8. D.C. Circuit dismisses challenge to Amtrak’s arbitration requirement.
Amtrak, the federal railroad service, imposes a mandatory arbitration requirement on all passengers and ticket purchasers. Robert Weissman, president of Public Citizen, a progressive nonprofit, sued Amtrak to invalidate the arbitration requirement. Amtrak: Mr. Weissman lacks standing, for we have never invoked the arbitration requirement against him. Mr. Weissman: I have standing because I can’t purchase a ticket without “strip[ping] [myself] of the ability to determine . . . the level of risk to accept when deciding whether to enter into a commercial transaction.” D.C. Circuit panel: Uh, no. Mr. Weissman has not plausibly alleged any current or imminent injury-in-fact, so he lacks standing. Suit dismissed. Judge Silberman, concurring: Mr. Weissman’s argument is quite bad but deserves “credit for ingenuity.”

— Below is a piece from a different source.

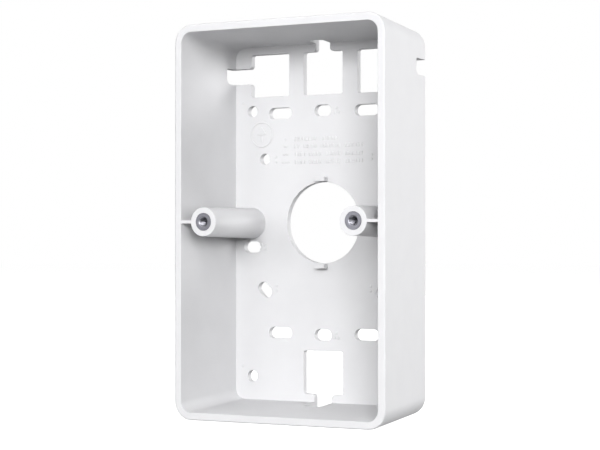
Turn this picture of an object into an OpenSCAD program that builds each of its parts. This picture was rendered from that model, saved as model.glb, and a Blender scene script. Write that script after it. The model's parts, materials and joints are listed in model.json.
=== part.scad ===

9. D.C. Circuit gives wings to pilot’s dispute with FAA.
Before becoming a certified commercial airline pilot, Charles Erwin sought treatment for alcohol dependence. As part of his pilot’s certification Mr. Erwin undergoes random alcohol tests by the Federal Aviation Administration (FAA) several times a year. He passed with flying results for months. One afternoon he eats a pulled pork sandwich at a Tennessee restaurant. The next morning he submits to an FAA alcohol test. He fails it. The next day he voluntarily takes two more alcohol tests, both of which he passes. Bewildered, he phones the restaurant and asks about his meal. Turns out the restaurant cooks its pulled pork in beer, but the menu doesn’t advertise it. Meanwhile, the FAA revokes Mr. Erwin’s certification to fly. Mr. Erwin asks the FAA to reconsider and submits his negative tests, the restaurant’s full explanation, and several supporting documents from medical examiners and scholars. The FAA denies his request. It states curtly that his supporting documents are “not sufficient to reverse” the FAA’s decision. D.C. Circuit panel: That’s not an adequate explanation. Try again.
10. Seventh Circuit issues show-cause order for counsel in clients’ tax avoidance scheme.
For years an Illinois couple deposited income in a life insurance policy held in trust. But wait! The trust was a sham. Its “insurers” were shell corporations in Bermuda and the Cook Islands. The IRS suspected a ruse and issued a delinquency notice. The couple then sawed off the branch on which it sat: They challenged the delinquency in court. Doing so involved discovery, which required the couple to disclose their tax records. Those records revealed the couple failed to report nearly $15 million in income in a manner that, to the IRS, looks like your quintessential example of civil fraud. To do justice to Judge Sykes, we quote part of his opinion for a unanimous Seventh Circuit panel: “We affirm. The [couple’s] rambling brief spans 78 pages yet somehow develops only two coherent arguments remotely related to the [lower] court’s decision. And those two arguments are baseless: the [couple] stipulated them away in the [lower] court. We therefore order John E. Rogers, the [couple’s] attorney, to show cause why he should not be sanctioned under Rule 38 for filing this frivolous appeal.”
An in en banc news:
The Tenth Circuit, voting 5:2, won’t reconsider a panel’s holding that someone born in American Samoa is not ipso facto a U.S. citizen under the Fourteenth Amendment. The dissent of Judges Bacharach and Moritz, which features eleven maps and tables, argues the panel majority gave inadequate treatment to the meaning of the Citizenship Clause. The only other federal appellate court to consider the question was a D.C. Circuit panel, which held the same in 2015.